We build walls not to keep out, but to keep safe. Crypto’s wall is its code and its network, not its price. The price will remain vulnerable to macro shocks until the infrastructure is robust enough to handle real-world stress without breaking. That day may come, but it is not today.
Takeaway: Positioning for the Chop
In a sideways market, chop is for positioning. The current US-Iran tension is a stress test for crypto’s macro resilience. The fact that Bitcoin recovered within 24 hours is a positive sign, but the thin order book depth and the spike in exchange inflows are warnings. Capital preservation is the only yield that compounds over time.
I am watching three signals. First, the price of Brent crude. If it breaks above $90, expect a risk-off wave that pushes Bitcoin toward $78,000. Second, the CME Bitcoin futures premium. If it turns negative, institutional selling is accelerating. Third, on-chain exchange reserve changes. If we see more than 20,000 BTC flowing in over 48 hours, the market is preparing for a deeper drawdown.

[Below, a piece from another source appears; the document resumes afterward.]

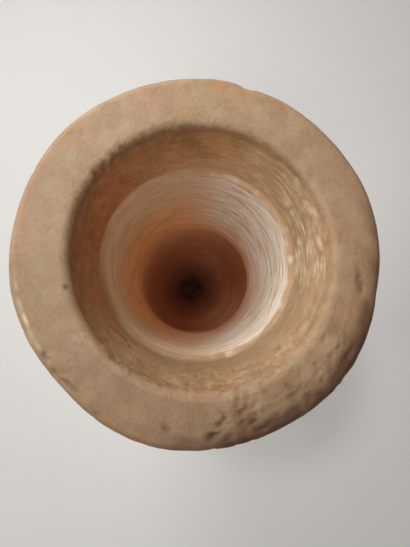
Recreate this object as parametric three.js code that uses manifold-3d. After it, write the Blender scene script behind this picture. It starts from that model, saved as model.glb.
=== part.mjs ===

For the retail reader wondering what to do: do nothing. The best position in a geopolitical squeeze is no position. Let the dust settle, let the ledger record the panic, and wait for the moment when fear turns to opportunity. Safety is the only yield that compounds over time.
The Strait of Hormuz may burn, but the blockchain remains. We just need to wait for the fire to pass.